Officials from the group of 29 nations who signed the communique may gather early next year in Jeddah to follow up on earlier meetings, one of the people said.

The inclusion of airlines in the EU emissions trading system is a unilateral action taken outside the United Nation Framework Convention on Climate Change, al-Sabban said in an interview from Jeddah. Most Arab countries, as well as US, Canada, China, India, and Russia, hold views similar to those of Saudi Arabia, he said.

The EU, which wants to lead the global battle against climate change, decided in 2008 that airlines will become part of its cap-and-trade system after a decade of inaction by international organizations. The bloc has said that its aim is to reach a global solution to tackle greenhouse gases from aviation and that its emissions trading rules don’t breach international laws.

The EU law, which enables the exemption of incoming flights from a country if that nation implements equivalent measures to tackle pollution from the industry, has been critizised by non- EU carriers and governments. The UN International Civil Aviation Organization has said it’s in the best position to regulate emissions from carriers.

Airbus, Lufthansa

Airbus and eight airlines including Air France-KLM Group and Deutsche Lufthansa AG, said in a joint letter sent in March to the governments of France, Germany, Spain, and the United Kingdom that the inclusion of airlines created an “intolerable” situation and urged the governments to find a compromise.
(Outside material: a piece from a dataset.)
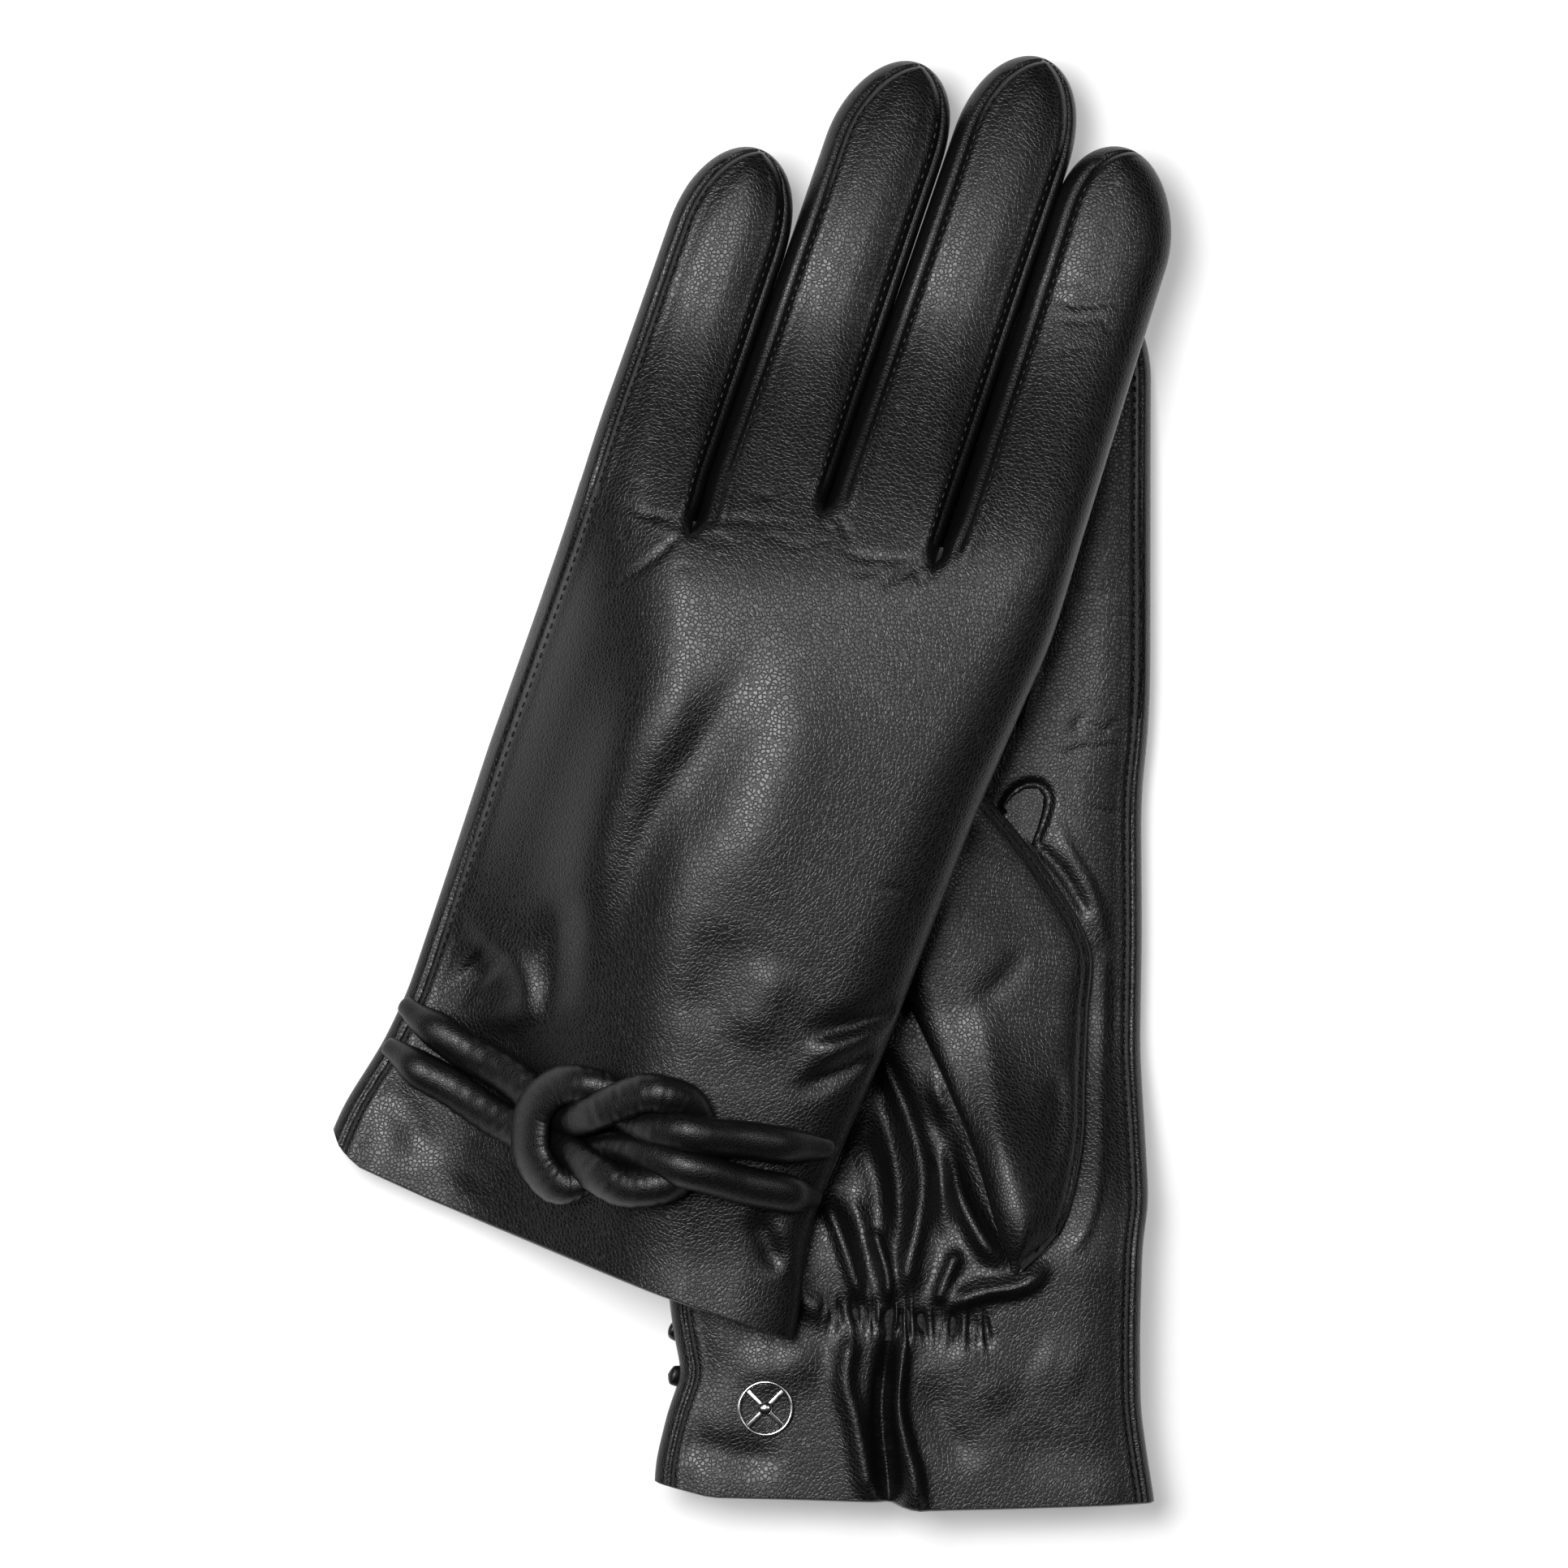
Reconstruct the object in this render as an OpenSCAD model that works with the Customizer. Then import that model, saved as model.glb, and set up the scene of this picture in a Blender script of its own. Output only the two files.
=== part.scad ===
// A pair of lined leather dress gloves, stored as a pair: the right glove lies palm up on the
// table and the left glove lies back up across it, draped over its edge.
//
// Hand coordinates: x from the little finger side to the index side, y from the hem to the
// fingertips, z from the middle of the glove towards the back of the hand. place() carries a
// point from them to the pair's own frame.

/* [Hand] */
// Half of the hem's width
hem_half = 48.5; // [46:0.5:49]
// Half of the width at the wrist, where the elastic gathers it
wrist_half = 44.6; // [43:0.2:46]
// Half of the width across the knuckles
knuckle_half = 48; // [47:0.2:48]
// Distance from the hand's zero line down to the hem
hem_drop = 3; // [2:0.5:4]
// Half of the cuff's thickness
cuff_rise = 5.5; // [5.2:0.1:5.8]
// Half of the palm's thickness
palm_rise = 6.5; // [6:0.1:6.5]

/* [Fingers] */
// Half of a finger's thickness
finger_rise = 6.4; // [6:0.1:6.5]
// Length of a finger's rounded end
tip_round = 11; // [9:0.5:12]
// Free space between a finger and the hand, along the finger
finger_gap = 0.6; // [0.4:0.1:0.8]

/* [Leather and lining] */
// Thickness of the glove leather
leather = 1.0; // [0.8:0.05:1.0]
// Thickness of the knitted lining
lining = 0.7; // [0.5:0.05:0.7]
// Depth of the leather facing inside the cuff
facing_depth = 14; // [12:0.5:15]

/* [Thumb] */
// Half of the thumb's thickness as it lies folded on the palm
thumb_rise = 3.4; // [3.1:0.1:3.5]
// Free space between the folded thumb and the palm
thumb_gap = 0.6; // [0.5:0.05:0.7]

/* [Knot] */
// Radius of the padded cord
cord_radius = 2.8; // [2.6:0.1:2.8]
// Height of the upper cord's middle over the lower one's where they cross
cord_step = 7; // [7:0.1:7.3]

/* [Badge] */
// Radius of the round badge
badge_radius = 5.5; // [5:0.1:6]
// Width of the badge's ring
badge_ring_width = 0.9; // [0.7:0.05:1.2]
// Thickness of the badge
badge_thickness = 1.3; // [1.1:0.1:1.6]

/* [Hidden] */

leather_colour = [0.045, 0.045, 0.05];
strip_colour = [0.035, 0.035, 0.04];
lining_colour = [0.09, 0.09, 0.1];
cord_colour = [0.05, 0.05, 0.055];
metal_colour = [0.78, 0.78, 0.8];
elastic_colour = [0.15, 0.15, 0.16];

// A glove is [where its hand's zero point lies, its turn, which way its back faces, its fingers' lean].
AT = 0;
TURN = 1;
SIDE = 2;
LEAN = 3;
lower = [[29.8, -138.2], 0, -1, -0.3];
upper = [[-36.2, -88.4], -20, 1, 2];

// A finger is [middle of its root in x, its root in y, its tip in y, half its width].
little = [-35.6, 139, 211, 11.3];
ring = [-12.4, 150.6, 237, 11.2];
middle = [10.9, 150.6, 246, 11.6];
index = [35.9, 150.6, 235, 12.7];
hand_end_little = little[1] - finger_gap;
hand_end = index[1] - finger_gap;

little_columns = [-48, -42, -35.6, -30, -24.4];
other_columns = [-23.6, -18, -12.4, -7, -0.8, 5, 11, 17, 23, 29, 36, 42, 49];
hand_rows = [0, 6, 14, 24, 34, 44, 58, 74, 90, 106, 120, 132];
thumb_window = [6, 9, 11, 14];   // rows and columns of the palm that the thumb's opening takes
lining_gap = 0.25;
elastic_y = 32;
elastic_width = 6;
elastic_thickness = 0.7;
badge_at = [-27, 16];
prong_at = 2.8;            // each prong's distance from the badge's middle

lower_lift = 12.8;         // how far the lower glove's own knot lifts its cuff
edge_rest = 7.4;           // the middle of the upper glove where its edge comes down to the table

function smooth(t) = let (c = min(1, max(0, t))) c * c * (3 - 2 * c);
function turned(p, a) = [p.x * cos(a) - p.y * sin(a), p.x * sin(a) + p.y * cos(a)];
function flat(rows) = [for (row = rows) each row];

// Height of the middle of the lower glove: flat under the fingers, lifted by the knot at the cuff.
function lower_base(y) = palm_rise + lower_lift * (1 - smooth((y - 42) / 53));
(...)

“I think the EU ETS will get solved by China and India not buying any Airbus airplanes,” Delta Air Lines Chief Executive Officer Richard Anderson said today at a cargo symposium in Atlanta hosted by The International Air Cargo Association.
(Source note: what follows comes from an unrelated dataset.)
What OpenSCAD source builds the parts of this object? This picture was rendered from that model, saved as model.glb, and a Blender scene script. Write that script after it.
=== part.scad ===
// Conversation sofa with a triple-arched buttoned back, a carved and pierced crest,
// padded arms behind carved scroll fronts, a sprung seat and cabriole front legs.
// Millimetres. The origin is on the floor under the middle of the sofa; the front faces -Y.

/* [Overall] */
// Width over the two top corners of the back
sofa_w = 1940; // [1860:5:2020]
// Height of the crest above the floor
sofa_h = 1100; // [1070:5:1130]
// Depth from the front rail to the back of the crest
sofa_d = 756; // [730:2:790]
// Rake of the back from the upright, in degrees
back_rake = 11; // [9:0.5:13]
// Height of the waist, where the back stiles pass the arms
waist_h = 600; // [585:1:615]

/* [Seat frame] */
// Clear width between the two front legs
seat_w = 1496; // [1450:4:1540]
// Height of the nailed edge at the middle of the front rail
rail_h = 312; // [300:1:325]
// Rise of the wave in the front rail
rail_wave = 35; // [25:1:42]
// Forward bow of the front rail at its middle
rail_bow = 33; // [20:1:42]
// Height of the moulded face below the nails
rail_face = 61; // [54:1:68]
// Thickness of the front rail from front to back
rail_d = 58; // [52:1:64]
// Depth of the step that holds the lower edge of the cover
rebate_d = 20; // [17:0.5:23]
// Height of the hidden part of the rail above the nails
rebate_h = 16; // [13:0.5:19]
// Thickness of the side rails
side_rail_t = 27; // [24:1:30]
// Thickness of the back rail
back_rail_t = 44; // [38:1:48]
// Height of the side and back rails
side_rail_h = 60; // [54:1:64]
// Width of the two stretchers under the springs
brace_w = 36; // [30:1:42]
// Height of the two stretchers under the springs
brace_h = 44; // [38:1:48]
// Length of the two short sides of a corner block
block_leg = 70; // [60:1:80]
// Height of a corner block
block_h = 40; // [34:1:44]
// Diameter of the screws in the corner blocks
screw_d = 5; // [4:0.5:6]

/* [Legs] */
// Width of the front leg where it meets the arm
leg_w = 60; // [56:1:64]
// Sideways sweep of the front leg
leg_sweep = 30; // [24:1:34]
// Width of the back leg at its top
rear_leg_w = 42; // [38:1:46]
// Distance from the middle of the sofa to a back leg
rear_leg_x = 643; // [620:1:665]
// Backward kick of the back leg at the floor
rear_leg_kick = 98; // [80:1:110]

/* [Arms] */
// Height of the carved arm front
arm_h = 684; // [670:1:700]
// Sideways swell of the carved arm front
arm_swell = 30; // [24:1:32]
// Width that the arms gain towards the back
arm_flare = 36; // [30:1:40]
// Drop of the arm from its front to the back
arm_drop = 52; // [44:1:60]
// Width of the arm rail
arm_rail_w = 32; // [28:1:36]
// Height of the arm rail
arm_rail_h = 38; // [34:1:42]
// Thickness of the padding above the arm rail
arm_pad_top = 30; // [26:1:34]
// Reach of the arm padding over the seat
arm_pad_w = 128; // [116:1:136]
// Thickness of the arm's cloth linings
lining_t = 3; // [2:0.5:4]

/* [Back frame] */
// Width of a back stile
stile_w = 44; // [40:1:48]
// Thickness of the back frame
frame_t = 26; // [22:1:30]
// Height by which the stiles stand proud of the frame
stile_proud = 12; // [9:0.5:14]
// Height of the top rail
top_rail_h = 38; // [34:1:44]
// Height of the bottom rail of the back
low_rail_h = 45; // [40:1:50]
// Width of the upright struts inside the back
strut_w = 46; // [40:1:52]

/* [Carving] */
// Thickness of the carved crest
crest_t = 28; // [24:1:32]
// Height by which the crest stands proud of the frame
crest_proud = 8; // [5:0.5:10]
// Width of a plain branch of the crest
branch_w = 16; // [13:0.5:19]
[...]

The US Senate passed draft legislation last month that would prohibit its carriers from complying with the EU emissions trading program. Airlines including United Continental Holdings Inc., Delta and American Airlines owner AMR, have objected to being included in the emissions-trading system.

Obama

The Senate bill, supported by the airlines, must be reconciled with similar legislation passed by the US House of Representatives last year. The Obama administration hasn’t decided on the bill and Transportation Secretary Ray LaHood said in June the government “strongly opposes” the EU plan.

Saudi Arabia still hopes the EU will reconsider its system once “it seems very clear that other countries, developed as well as developing, will not tolerate this unilateral step that may initiate retaliation from these countries as well as from others,” said al-Sabban, also a former senior economic adviser in the ministry of petroleum and mineral resources. The countries opposing the EU’s measure support ICAO efforts to build a global agreement on combating climate change, he said. An official at the Jeddah-based press office for Saudi Arabian Airlines declined to comment on Sept. 30 when reached by phone.

Airlines in the European cap-and-trade program will this year receive free-of-charge emissions permits equivalent to about 85 percent of their historical emissions, according to EU laws governing the market. Aircraft operators have to surrender EU or United Nations emission permits against their 2012 emissions in April 2013.

The European Commission, the EU regulatory arm, said in May that most international airlines, including Saudi aircraft operators, complied with the first reporting requirement to submit CO2 data for 2011. The only carriers that failed to inform the EU about their emissions were eight airlines in China and two in India, according to the commission.